Use msgspec.field for configuring if a field is private.
Agreed.
Make fields with a leading underscore private by default.
This is a nice API :sunglasses:
Exclude private fields from init. We can add a way to override this later if needed.
See my comment above. I am not sold on this one. The two paramater approach makes more sense to me as they are different use cases. I am fine if private=True implies init=False. But, I want to have the flexibility for private=True, init=True.
Require all private fields set a default value.
I guess I am okay with this, as long as I can still require it as an __init__. But once that is allowed, it seems to me this requirement falls off.
Would private fields also be excluded from __struct_fields__?
I came here looking for this functionality so I can store some extra metadata on a Struct that I don't want to be serialized or part of the __init__.
I'm envisaging an api where I can have an alternative constructer which can take optional (metadata) kwargs and store them on the struct without having them be included in the serialized representation - e.g.
class MyStruct(msgspec.Struct, tag=True):
metadata: dict = field(default={}, private=True)
@classmethod
def create(cls, **kwargs) -> MyStruct:
instance = MyStruct()
instance.metadata.update(**kwargs)
return instance
>>> obj = MyStruct.create(key='value')
>>> obj
MyStruct(metadata={'key': 'value'})
>>> msgspec.json.encode(obj)
b'{"type":"MyStruct"}'
>>> msgspec.json.decode(msgspec.json.encode(obj), type=MyStruct)
MyStruct(metadata={})
My actual use-case is a bit more complex but it boils down to wanting metadata associated with my objects but only for their lifetime in the current interpreter.
Another example, of something I'd like to do is to attach an fsspec.AbstractFileSystem to the class which would then be used in a save method to serialize itself and write to disk - e.g.
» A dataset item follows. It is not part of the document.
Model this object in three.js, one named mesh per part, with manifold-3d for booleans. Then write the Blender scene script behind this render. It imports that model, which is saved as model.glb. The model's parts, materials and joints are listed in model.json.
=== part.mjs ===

class MyStruct(msgspec.Struct, tag=True):
metadata: dict = field(default={})
fs: fsspec.AbstractFileSystem = field(private=True)
@classmethod
def create(cls, fs: fsspec.AbstractFileSystem, **kwargs) -> MyStruct:
instance = MyStruct()
instance.metadata.update(**kwargs)
instance.fs = fs
return instance
def save(self, filepath: str) -> None:
self.fs.write_bytes(
path=filepath,
value=msgspec.msgpack.encode(self),
)
msgspec doesn't know how to serialize an AbstractFileSystem, and I wouldn't want it to be serialized along with my actual data, however it would be convenient to be able to store it on the instances.
Any updates on this?